In attesa di eventuali correzioni future e che il progetto europeo EMODnet [4] produca dati migliori, quota novanta della mappa batimetrica del Canale di Sicilia è comunque una discreta approssimazione per avere un'idea della linea di costa di quattordicimila anni fa, quando arrivò la prima ondata di caldo.

Cum grano salis, la figura qui sotto mostra delle caratteristiche intriganti che rimarrebbero tali anche qualche millennio dopo, e che saranno l’argomento del capitolo seguente.


Il canale di Sicilia poco dopo il MWP-1a. Ricostruzione ottenuta ponendo la linea di costa a -90 m sulla mappa batimetrica della Marina Italiana.


Note.


[1] Summary of the vertical tectonic behaviour of peninsular and insular Italy deduced from the elevation of the MIS 5.5 marker, and of the spatial relation of the vertical motion domains (yellow italic notations) with the domains of fast versus slow geologic to contemporary horizontal displacement (white bold notations) both within and at the boundaries of the Adriatic block (thin and thick dashed white lines, respectively, drawn from Fig. 5b. The average vertical displacement rate is contoured at a 0.2 mm/a interval (positive: dashed red line; stable: solid green line; negative: dotted blue line); dots with different colour fill identify sites uplift rate ranges. Also portrayed is the relation of the tilt pattern of the MIS 5.5 marker (large arrows: blue for subsidence and red for uplift) with recent thrust activity (yellow lines). (da Ferranti et al., 2006).

[3] Molto recentemente (2014) Lambeck, riepilogando una gran mole di misure, effettuate negli oceani Indiano e Pacifico, ribadisce che la variazione, dovuta al fattore eustatico, rispetto a dodicimila anni fa, dovrebbe essere di una settantina di metri. Tuttavia, la zona di raccolta delle misure (agli antipodi del Mediterraneo), la possibilità di deformazioni del geoide terrestre e, soprattutto, la non evidenza del MWP 1b in quella parte del mondo (contrariamente al MWP 1a, ben visibile sui dati), non aggiunge molto a quanto già noto.

[4] http://www.emodnet.eu/bathymetry

Bibliografia.

Antonioli, F., S. Kershaw, P. Renda, D. Rust, G. Belluomini, M. Cerasoli, U. Radtke, S. Silenzi. (2006) Elevation of the last interglacial highstand in Sicily (Italy): A benchmark of coastal tectonics.
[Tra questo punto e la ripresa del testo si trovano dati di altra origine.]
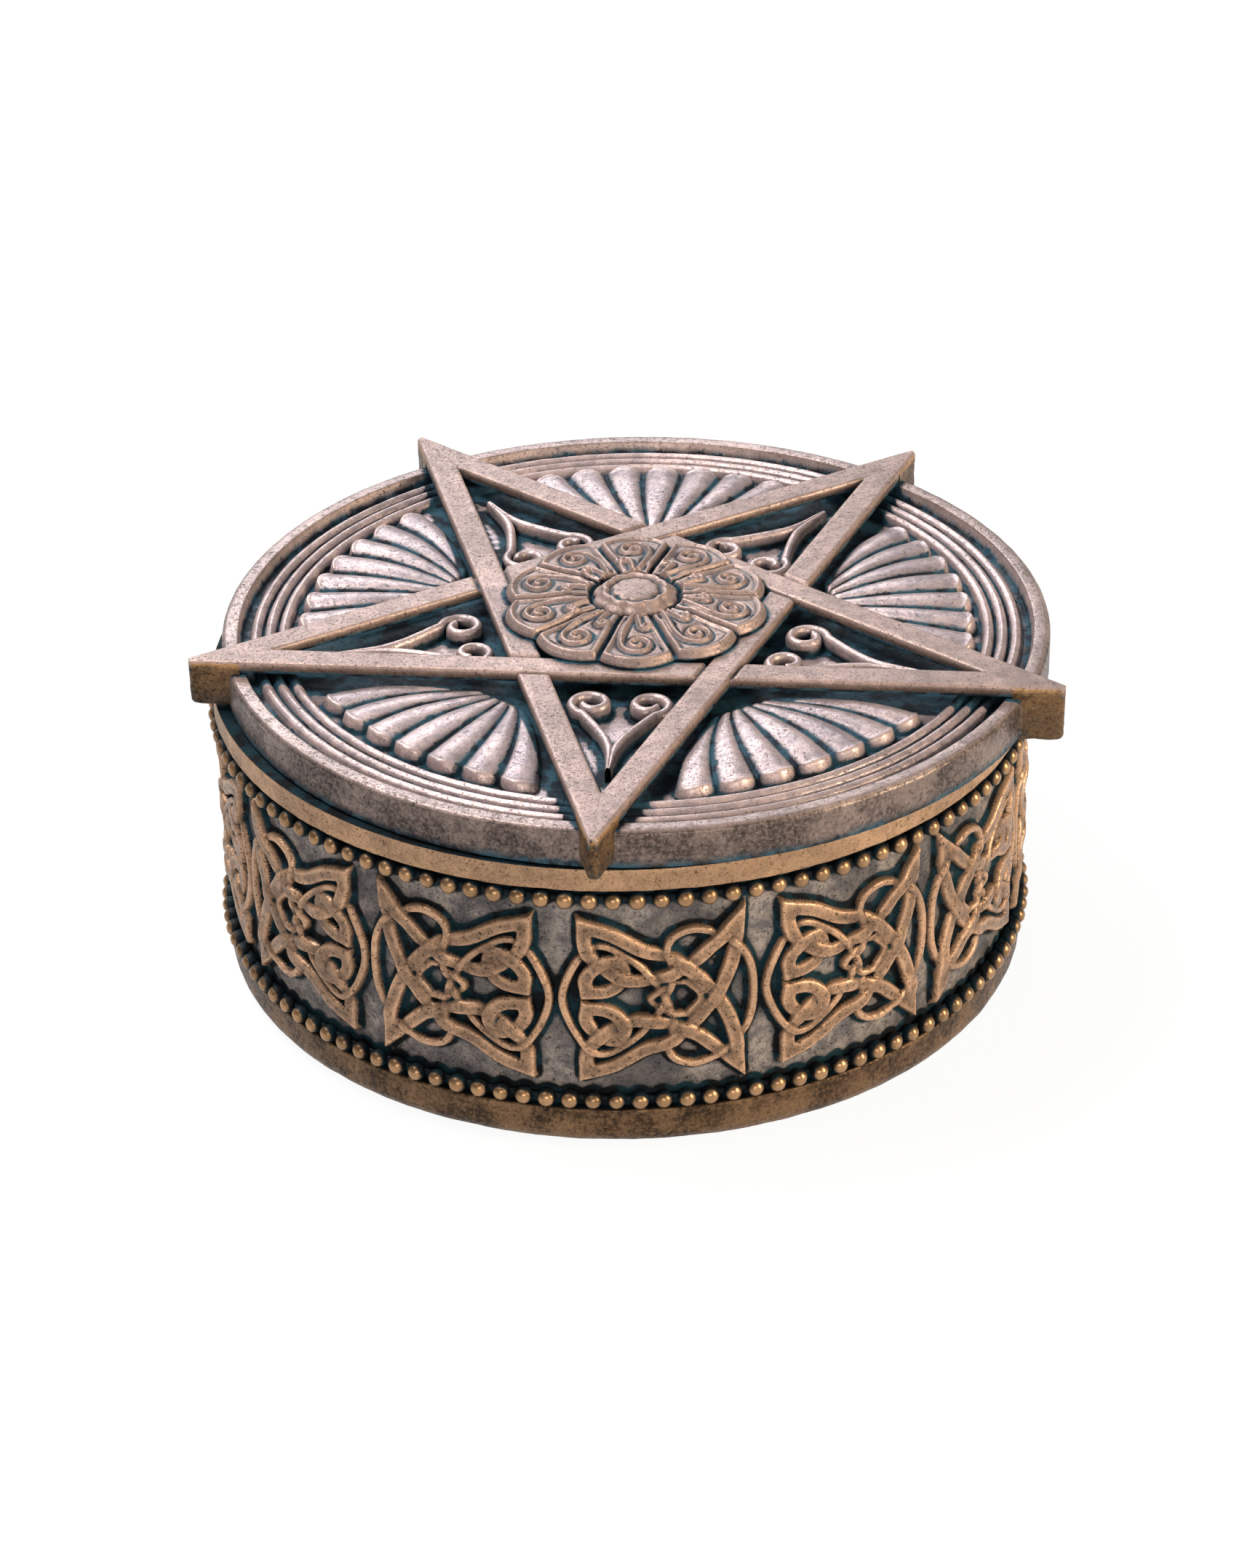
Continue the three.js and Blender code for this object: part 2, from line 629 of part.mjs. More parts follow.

Quaternary International 145–146, pp. 3–18.

Bard, Edouard, Bruno Hamelin, Richard G. Fairbanks & Alan Zindler, Calibration of the 14C timescale over the past 30,000 years using mass spectrometric U-Th ages from Barbados corals. Nature 345, 31 may 1990, 405-410.

Fairbanks, Richard G., A 17,000-year glacio-eustatic sea level record: influence of glacial melting rates on the Younger Dryas event and deep-ocean circulation Nature 342, 637-642 (07 December 1989).

Ferranti L., F. Antonioli, B. Mauz, A. Amorosi, G. Dai Pra, G. Mastronuzzi, C. Monaco, P. Orrù, M. Pappalardo, U. Radtke, P. Renda, P. Romano, P. Sansò and V. Verrubbi. (2006) Markers of the last interglacial sea-level highstand along the coast of Italy: tectonic implications. Quaternary International 145-146, pp. 30–54.

Lambeck, Kurt, Fabrizio Antonioli, Anthony Purcell, Sergio Silenzi; Sea-level change along the Italian coast for the past 10,000 yr. Quaternary Science Reviews 23 (2004) 1567–1598.

Lambeck, Kurt, Hélène Rouby, Anthony Purcell, Yiying Sun, and Malcolm Sambridge, Sea level and global ice volumes from the Last Glacial Maximum to the Holocene. 15296–15303, PNAS, October 28, 2014; vol. 111, no. 43.


Pubblicato il 4 dicembre 2011; ultima modifica il 21 marzo 2017.